Almost anything we do to improve the experience of our clients falls under the “marketing” label. That quirky postcard your Account Manager mailed you to brighten your day? The afternoon she spent visiting your wedding venue and getting to know your coordinator so that our plans would line up with theirs? The time it took me to write this post, and the questionable number of cups of coffee I drank while doing so? Those are all marketing expenses.

Most of the time, “marketing” is just a fancy word for “communication” – and it’s one of the things that separates the best Chicago DJ companies from the rest. If you want your DJ company to keep in touch with you, it better have a reasonable marketing budget.

5. Overhead: 25%

This is the biggest and most nebulous category in any business, but it means “all the other stuff you have to do so that the company can run.” At Backthird that means paying wages to our full-time office staff, rent on our office and meeting space in Geneva, and boring-but-essential costs like the software you’ll use to submit your music requests and the phone line you’ll call us on when you’re ready to put some specific plans together for the wedding day.

It also includes insurance, which is a small but important piece of the pie. Many venues in Chicago ask to see our proof of insurance before we perform at your wedding – among other things, it helps them separate the best Chicago wedding DJs from the ones who won’t reflect as well on them.

6. Profit: 0-10%

If there’s something left after the above expenses, we call it “profit.” That either gets reinvested in things that could make the business better next year, or it becomes raises and bonuses for the people who’ve worked hardest to help the business be successful so far. After taxes, of course!

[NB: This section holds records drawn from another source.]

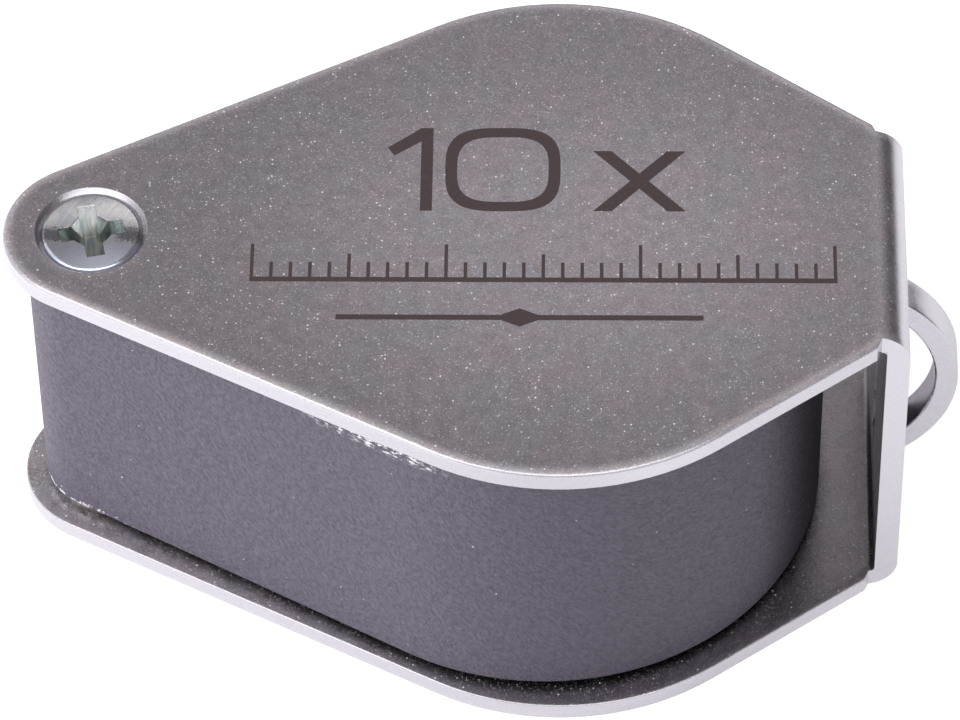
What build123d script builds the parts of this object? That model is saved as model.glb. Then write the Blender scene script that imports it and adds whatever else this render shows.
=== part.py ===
from build123d import *
from math import acos, asin, cos, pi, sin, sqrt
import os

# Folding pocket loupe: a sheet-metal case bent to a U, and a lens housing that swings out
# from between its two plates about a screwed pivot.
#
# Frame: the origin is where the folded lens's optical axis meets the plane that the loupe
# rests on. +X runs away from the pivot, to the web of the case, and +Z is up.
# The pieces are drawn about the pivot axis, and move to this frame as they are saved.
# Sizes are in millimetres.

# Case: two teardrop plates joined by a web.
case_height = 20.8
sheet = 1.2
pivot_end_radius = 4.6
side_arc_radius = 14.1
side_arc_x = 24.2
side_arc_y = 1.9
plate_end_x = 40.45
plate_end_half_width = 7.6
web_half_width = 7.0
web_outer_x = 42.2
web_step_x = 40.7
bend_outer_radius = 1.9
bend_inner_radius = 0.3
plate_edge_rounding = 0.25
plate_inner_rounding = 0.1

# Lanyard bow: a strip lanced out of the web.
bow_width = 1.9
bow_centre_z = 9.95
bow_outer_x = 45.25
bow_middle_radius = 7.25
bow_root_radius = 0.75
bow_edge_rounding = 0.1

# Pivot: a steel sleeve clamped between the plates by a screw at each end.
screw_mouth_radius = 2.92
screw_mouth_rounding = 0.05
screw_apex_depth = 0.01
screw_dome_radius = 2.4
screw_dome_height = 0.08
screw_shank_radius = 1.5
screw_length = 8.0
screw_tip_chamfer = 0.3
screw_rim_rounding = 0.28
recess_angle = 12
recess_span = 3.5
recess_arm_width = 0.95
recess_throat_width = 2.1
recess_depth = 1.5
recess_floor_span = 1.6
recess_floor_arm_width = 0.7
sleeve_radius = 2.1
thread_clearance = 0.01
running_clearance = 0.03

# Washers on the sleeve.
washer_inner_radius = 2.15
washer_outer_radius = 3.05
bottom_washer_thickness = 0.4
top_washer_thickness = 0.2
disc_spring_thickness = 0.15
disc_spring_height = 0.3

# Lens housing: a teardrop block with a lens bore.
housing_lens_x = 23.4
housing_lens_radius = 14.8
housing_pivot_radius = 3.45
housing_edge_rounding = 0.2
bore_chamfer = 0.25
housing_lip_height = 0.8
housing_lip_radius = 12.5

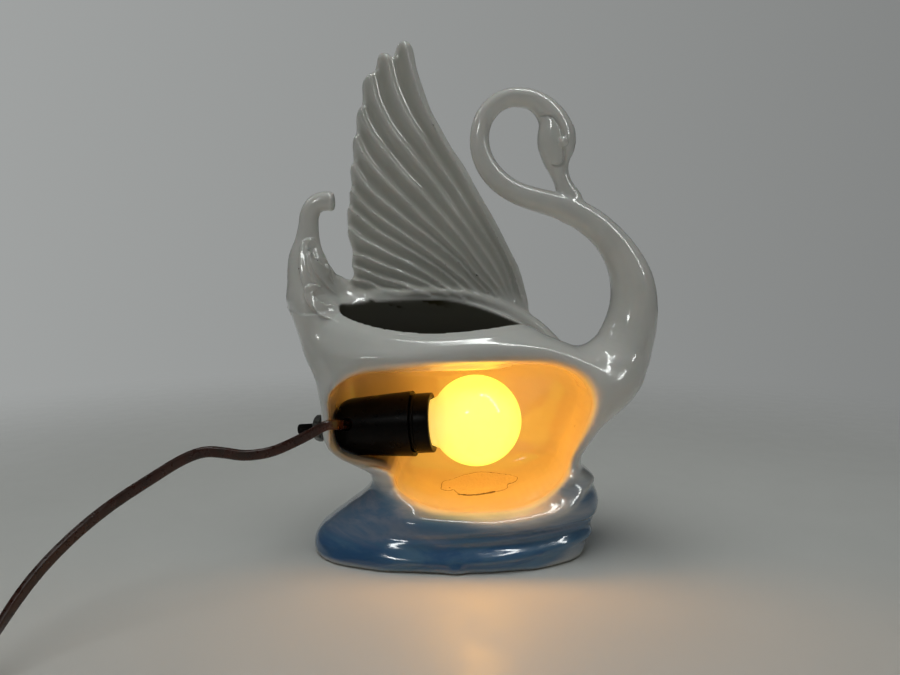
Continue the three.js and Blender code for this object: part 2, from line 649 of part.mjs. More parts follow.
// The rotor is a fibre cam with four flats, one for each quarter turn of the switch.
function switchRotor() {
  const rotor = washer(SHAFT.radius + GAP, ROTOR.radius, ROTOR.back, ROTOR.front - 0.4);
  const flats = [0, 1, 2, 3].map((quarter) => box(2, 2.4, 8, ROTOR.radius + 0.5, ROTOR.back + 1, 0)
    .rotateY((quarter * Math.PI) / 2));
  return cut(rotor, ...flats);
}

function switchBridge() {
  const back = SHAFT.front + GAP;
  return box(10.4, 0.6, 3.4, 0, back + 0.3, 0).rotateY(-SCREW_ANGLES.line);
}

function detentSpring() {
  const { back, front, radius, turns, wire } = SPRING;
  const steps = Math.round(turns * 10);
  const points = Array.from({ length: steps + 1 }, (_, i) => {
    const angle = (2 * Math.PI * turns * i) / steps;
    return onRing(radius, angle, THREE.MathUtils.lerp(back + wire, front - wire, i / steps));
  });
  return tube(points, wire, steps, 5);
}

// ---------------------------------------------------------------------------------------------
// Bulb, drawn in the same frame as the lampholder
// ---------------------------------------------------------------------------------------------

function arc(radius, centre, from, to, count) {
  return Array.from({ length: count + 1 }, (_, i) => {
    const angle = THREE.MathUtils.lerp(from, to, i / count);
    return [radius * Math.sin(angle), centre - radius * Math.cos(angle)];
  });
}

function bulbContactTip() {
  const { tip } = BULB_BASE;
  return turned([[0, tip], [3.2, tip + 0.15], [4.4, tip + 0.9], [4.4, tip + 1.4], [0, tip + 1.4]], 16);
}

function bulbBaseInsulator() {
  const { tip, back } = BULB_BASE;
  return turned([[4.8, tip + 1], [8.7, back - 0.6], [8.7, back + 0.7], [11.2, back + 2.6],
    [11.2, back + 3.4], [3, back + 3.4], [3, tip + 1.7], [4.8, tip + 1.7]]);
}

function bulbBaseShell() {
  const { back, front, radius, sheet } = BULB_BASE;
  return turned([[9.2, back - 0.3], [radius, back + 1.9], [radius, front], [radius - sheet, front],
    [radius - sheet, back + 2.1], [11.9, back + 1.55], [9.2, back - 0.3 + sheet]]);
}

function bulbGlobe() {
  const { centre, radius, neckRadius, neckBack, neckFront, glass } = BULB;
  const start = Math.asin(neckRadius / radius) + 0.12;
  const skin = (size, neck) => {
    const profile = [[neck, neckBack], [neck, neckFront], ...arc(size, centre, start, Math.PI, 11)];
    profile.at(-1)[0] = 0;
    return profile;
  };
  const outer = skin(radius, neckRadius);
  const inner = skin(radius - glass, neckRadius - glass);
  return turned([...inner.reverse(), ...outer]);
}

function bulbStem() {
  return turned([[0, 50], [10.6, 50], [6, 53], [3.4, 58], [2.6, 66], [1.6, 70], [0, 70]], 16);
}

function bulbLead(side) {
  const points = [holderPoint(0, 70.4, 2.2 * side), holderPoint(0, 76, 5.4 * side),
    holderPoint(0, 82, 8.6 * side)];
  return tube(points, 0.35, 6, 6);
}

function bulbFilament() {
  const points = Array.from({ length: 9 }, (_, i) => {
    const share = i / 4 - 1;
    return holderPoint(0, 82.8 + 2.6 * (1 - share ** 2), 8.6 * share);
  });
  return tube(points, 0.45, 16, 6);
}

// ---------------------------------------------------------------------------------------------
// Cord and plug
// ---------------------------------------------------------------------------------------------

// A single insulated conductor from the end of the cord, in through the hole, to its terminal.
function conductor(side, angle) {
  const terminal = onRing(SCREW.ring, angle, BLOCK.back - GAP - SCREW.headHeight - GAP - CONDUCTOR.radius);
  const points = [
    holderPoint(20.8, 8.8, 5.2 + 1.45 * side),
    holderPoint(16.4, 9.4, 4.4 + 1.45 * side),
    holderPoint(12.4, 10.4, 3.4 + 1.6 * side),
    holderPoint(9.7, 13.8, 3 + 2.6 * side),
    terminal.clone().add(holderPoint(1, -3.4, 0)),
    terminal,
  ];
  return tube(points, CONDUCTOR.radius, 16, 8);
}

// Outline of the flat cord: two round cores side by side, joined by a web.
function cordSection() {
  const half = [];
  for (let i = 0; i <= 4; i += 1) {
    const angle = THREE.MathUtils.degToRad(-115 + 57.5 * i);
    half.push([CORD.pitch / 2 + CORD.core * Math.cos(angle), CORD.core * Math.sin(angle)]);
  }
  return [...half, ...half.map(([x, y]) => [-x, -y])];
}

function cordRoute() {
  const start = holderPoint(21.8, 8.6, 5.2).applyMatrix4(holderFrame());
  const points = [start, ...CORD_ROUTE.map(([x, y, z]) => new THREE.Vector3(x, y, z))];
  const { left, right, first, pitch, count } = CORD_FOLDS;
  for (let fold = 0; fold < count; fold += 1) {
    const y = first - pitch * fold;
    const ends = fold % 2 === 0 ? [left, right] : [right, left];
    const shares = fold === 0 ? [0.06, 0.5, 0.94] : [0, 0.06, 0.5, 0.94];
    if (fold === count - 1) shares.pop();
    for (const share of shares) {
      const x = THREE.MathUtils.lerp(ends[0], ends[1], share);
      points.push(new THREE.Vector3(x, y + (share === 0 ? pitch / 2 : 0), CORD_REST));
    }
  }
  points.push(plugPoint(PLUG.back - 16, 0, CORD_REST - plugHeight()));
  points.push(plugPoint(PLUG.back - 6, 0, 0));
  points.push(plugPoint(PLUG.back + PLUG.rear - 1, 0, 0));
  return points;
}

function powerCord() {
  const points = cordRoute();
  const path = new THREE.CatmullRomCurve3(points, false, 'centripetal');
  const outline = cordSection();
  const perSpan = 3;
  const steps = (points.length - 1) * perSpan;
  const up = new THREE.Vector3(0, 0, 1);
  const sections = Array.from({ length: steps + 1 }, (_, i) => {
    const centre = path.getPoint(i / steps);
    const tangent = path.getTangent(i / steps);
    const flat = THREE.MathUtils.smoothstep(i / perSpan, CORD_TWIST.from, CORD_TWIST.to);
    const side = up.clone().cross(tangent).normalize().applyAxisAngle(tangent, (1 - flat) * Math.PI / 2);
    const normal = tangent.clone().cross(side);
    return outline.map(([x, y]) => centre.clone().addScaledVector(side, x).addScaledVector(normal, y));
  });
  return loft(sections);
}

function plugHeight() {
  return PLUG.thick / 2 + GAP;
}

// A place in the plug: along it, across it and above its middle.
function plugPoint(x, across, above) {
  const y = CORD_FOLDS.first - CORD_FOLDS.pitch * (CORD_FOLDS.count - 1);
  return new THREE.Vector3(x, y + across, plugHeight() + above);
}

function plugBox(from, to, width, thick, across = 0) {
  const middle = plugPoint((from + to) / 2, across, 0);
  return box(to - from, width, thick, middle.x, middle.y, middle.z);
}

function roundedOutline(width, height, radius) {
  const shape = new THREE.Shape();
  const x = width / 2 - radius;
  const y = height / 2 - radius;
  shape.absarc(x, y, radius, 0, Math.PI / 2);
  shape.absarc(-x, y, radius, Math.PI / 2, Math.PI);
  shape.absarc(-x, -y, radius, Math.PI, 1.5 * Math.PI);
  shape.absarc(x, -y, radius, 1.5 * Math.PI, 2 * Math.PI);
  return shape;
}

function plugBody() {
  const bevel = 1.2;
  const { back, front, width, thick, corner, wall, rear } = PLUG;
  const outline = roundedOutline(width - 2 * bevel, thick - 2 * bevel, corner - bevel);
  const options = { depth: front - back - 2 * bevel, bevelSize: bevel, bevelThickness: bevel };
  const body = new THREE.ExtrudeGeometry(outline, { ...options, bevelSegments: 2, curveSegments: 4 })
    .rotateZ(Math.PI / 2)
    .rotateY(Math.PI / 2)
    .translate(...plugPoint(back + bevel, 0, 0).toArray());
  const chamber = plugBox(back + rear, front + 1, width - 2 * wall - 1, thick - 2 * wall - 1);
  const entry = plugBox(back - 1, back + rear + 1, 2 * CORD.core + CORD.pitch + 1, 2 * CORD.core + 1);
  return cut(body, chamber, entry);
}

function plugFaceCard() {
  const { front, width, thick, wall } = PLUG;
  const card = plugBox(front - 1.6, front - 0.6, width - 2 * wall - 1.6, thick - 2 * wall - 1.6);
  const slots = [-1, 1].map((side) => plugBox(front - 3, front + 1, BLADE.thick + 2 * GAP,
    BLADE.width + 2 * GAP, (side * BLADE.spacing) / 2));
  return cut(card, ...slots);
}

function plugBlade(side) {
  const across = (side * BLADE.spacing) / 2;
  const blade = plugBox(PLUG.front - BLADE.inside, PLUG.front + BLADE.length, BLADE.thick, BLADE.width, across);
  const hole = disc(BLADE.hole, -2, 2, 12).translate(...plugPoint(PLUG.front + 12, across, 0).toArray());
  return cut(blade, hole);
}

function plugScrew(side) {
  const outer = BLADE.spacing / 2 - BLADE.thick / 2 - GAP;
  const middle = side * (outer - 0.75);
  return disc(2.1, middle - 0.75, middle + 0.75, 12)
    .translate(...plugPoint(PLUG.front - 4.6, 0, 0).toArray());
}

function plugLead(side) {
  const start = PLUG.back + PLUG.rear - 1 + GAP;
  const points = [plugPoint(start, 1.3 * side, 0), plugPoint(start + 4, 2 * side, 0),
    plugPoint(PLUG.front - 7.3, 3.6 * side, 0)];
  return tube(points, CONDUCTOR.radius, 5, 8);
}

// ---------------------------------------------------------------------------------------------
// Assembly
// ---------------------------------------------------------------------------------------------

const lamp = new THREE.Group();

function place(group, name, geometry, finish) {
  const mesh = new THREE.Mesh(geometry, finish);
  mesh.name = name;
  group.add(mesh);
}

place(lamp, 'ceramic_swan_body', ceramicSwan(), glazedWhite());

const holder = new THREE.Group();
holder.applyMatrix4(holderFrame());
lamp.add(holder);

place(holder, 'socket_shell', socketShell(), phenolic());
place(holder, 'socket_front_ring', socketFrontRing(), phenolic());
place(holder, 'screw_shell', screwShell(), brass());
place(holder, 'terminal_block', terminalBlock(), fibre());
place(holder, 'centre_contact', centreContact(), brass());
place(holder, 'contact_rivet', contactRivet(), brass());
place(holder, 'terminal_screw_line', terminalScrew(SCREW_ANGLES.line), brass());
place(holder, 'terminal_screw_neutral', terminalScrew(SCREW_ANGLES.neutral), platedSteel());
place(holder, 'switch_blade_in', switchBlade(1), brass());
place(holder, 'switch_blade_out', switchBlade(-1), brass());
place(holder, 'threaded_bushing', threadedBushing(), platedSteel());
place(holder, 'cushion_washer', washer(BUSHING.outer + GAP, 10, GAP, SHELL.back - GAP), fibre());
place(holder, 'flat_washer', washer(BUSHING.outer + GAP, 7.25, -END_WALL - 1.5, -END_WALL - GAP), platedSteel());
place(holder, 'lock_washer', lockWasher(-END_WALL - 2.8, -END_WALL - 1.8), platedSteel());
place(holder, 'hex_nut', hexNut(-END_WALL - 7.1, -END_WALL - 3.1), platedSteel());
place(holder, 'switch_shaft', switchShaft(), platedSteel());
place(holder, 'switch_knob', switchKnob(), phenolic());
place(holder, 'switch_rotor', switchRotor(), fibre());
place(holder, 'switch_bridge', switchBridge(), brass());
place(holder, 'detent_spring', detentSpring(), platedSteel());
place(holder, 'conductor_line', conductor(1, SCREW_ANGLES.line), cordRubber());
place(holder, 'conductor_neutral', conductor(-1, SCREW_ANGLES.neutral), cordRubber());
place(holder, 'bulb_contact_tip', bulbContactTip(), brass());
place(holder, 'bulb_base_insulator', bulbBaseInsulator(), material(0x1a1a1e, 0.2));
place(holder, 'bulb_base_shell', bulbBaseShell(), brass());
place(holder, 'bulb_globe', bulbGlobe(), material(0xfff3c4, 0.3));
place(holder, 'bulb_stem', bulbStem(), material(0xdfe6e2, 0.1));
place(holder, 'bulb_lead_a', bulbLead(1), platedSteel());
place(holder, 'bulb_lead_b', bulbLead(-1), platedSteel());
place(holder, 'bulb_filament', bulbFilament(), material(0xffd27a, 0.5, 1));

place(lamp, 'power_cord', powerCord(), cordRubber());
place(lamp, 'plug_body', plugBody(), phenolic());
place(lamp, 'plug_face_card', plugFaceCard(), fibre());
place(lamp, 'plug_blade_a', plugBlade(-1), brass());
place(lamp, 'plug_blade_b', plugBlade(1), brass());
place(lamp, 'plug_screw_a', plugScrew(-1), brass());
place(lamp, 'plug_screw_b', plugScrew(1), brass());
place(lamp, 'plug_lead_a', plugLead(-1), cordRubber());
place(lamp, 'plug_lead_b', plugLead(1), cordRubber());

export default lamp;
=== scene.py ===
"""Swan TV lamp: the finished surfaces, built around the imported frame.

The ceramic is one smooth distance field in millimetres (X tail to breast, +Y to the room, +Z up),
meshed, and turned to metres at the end. The turned pieces are lathed about the lampholder axis.
"""

import itertools
import json
import math

import bmesh
import bpy
import numpy as np
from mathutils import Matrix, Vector

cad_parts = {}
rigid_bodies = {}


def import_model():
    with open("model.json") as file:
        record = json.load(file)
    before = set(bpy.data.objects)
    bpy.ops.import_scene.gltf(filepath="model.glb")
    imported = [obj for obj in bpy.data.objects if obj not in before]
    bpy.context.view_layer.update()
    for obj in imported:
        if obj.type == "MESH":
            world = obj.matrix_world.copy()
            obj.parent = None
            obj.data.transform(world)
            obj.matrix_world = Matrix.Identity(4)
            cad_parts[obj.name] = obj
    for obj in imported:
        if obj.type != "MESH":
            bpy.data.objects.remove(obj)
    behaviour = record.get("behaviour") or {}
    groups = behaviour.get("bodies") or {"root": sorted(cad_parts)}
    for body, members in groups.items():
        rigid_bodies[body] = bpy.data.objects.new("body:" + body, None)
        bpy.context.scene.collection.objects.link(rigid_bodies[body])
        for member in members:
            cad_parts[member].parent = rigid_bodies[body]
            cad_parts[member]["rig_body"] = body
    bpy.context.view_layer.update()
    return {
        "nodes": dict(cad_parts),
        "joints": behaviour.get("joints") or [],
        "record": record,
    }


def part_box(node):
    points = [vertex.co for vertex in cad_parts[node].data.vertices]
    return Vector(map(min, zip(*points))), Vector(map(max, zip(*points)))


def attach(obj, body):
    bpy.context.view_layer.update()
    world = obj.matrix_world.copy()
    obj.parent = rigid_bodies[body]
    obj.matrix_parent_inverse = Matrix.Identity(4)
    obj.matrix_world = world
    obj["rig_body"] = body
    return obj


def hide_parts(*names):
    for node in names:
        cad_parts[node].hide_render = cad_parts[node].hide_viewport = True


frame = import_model()

MM = 0.001
GRID_STEP = 1.2  # ceramic mesh spacing, mm

# ---- Ceramic: dimensions, mm ----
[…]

My job as the business owner is simple: Optimize the many factors listed above so that everybody gets treated right and there’s something left over. I have to do this ethically, honoring both our clients and our own team members along the way without taking anyone for granted.

If I succeed, we make some extra money and we get to try again next year.

 

So why do some DJs cost less?

If your DJ’s pricing is lower than mine, he or she is spending less money on one of the categories above. That might be a deliberate choice, or it might just be out of ignorance.

Performer Wages are probably lower if your DJ’s pricing is lower. That means savings for you in the short term, but in the long term it means DJs who can’t keep doing what they do. The better your DJ is paid, the more likely he or she is to still be a DJ by the time your wedding date arrives.

There’s a good chance Marketing costs are lower if your DJ’s pricing is lower, too. You’ll need to find such a DJ by word of mouth since he won’t have a high profile in the local scene. And it will be much harder to evaluate whether or not he’s good at what he does based on reputation, since he won’t have as much of one – good or bad – as someone who spends more time and energy communicating.

If your DJ’s cost is really low, Overhead, Equipment and Music are probably areas of compromise as well. He works from home, on equipment he paid for with his day job, and plays tracks he “borrowed” from another DJ.

 

Good expensive vs. bad expensive

The bottom line here is that the money you spend for your DJ service is going somewhere. If your DJ company is well managed, then spending more probably translates into a better experience for you. If your DJ company is NOT well managed, then spending more may NOT translate into a better experience for you.

If that’s true then the first question you should ask is not, “is this an expensive DJ service?” The first question you should ask is, “is this a well-run DJ service?”

But isn’t that true for everywhere you spend your money?

 

Greedy folks don’t open wedding businesses.

I think it’s important to point out that the vast majority of the wedding vendors I’ve met in my time in this business are NOT particularly wealthy – in fact, far too many aren’t even making a profit. We do this because we love the creative process of events and the special relationships we get to build with clients like you. I wish most of us – my team included – were earning more.

But most of the money-focused entrepreneurs I know are building software firms or real-estate empires, not wedding businesses. And anyone who gets into weddings for the money doesn’t last. It simply takes too long to get started in this line of work. You have to love it.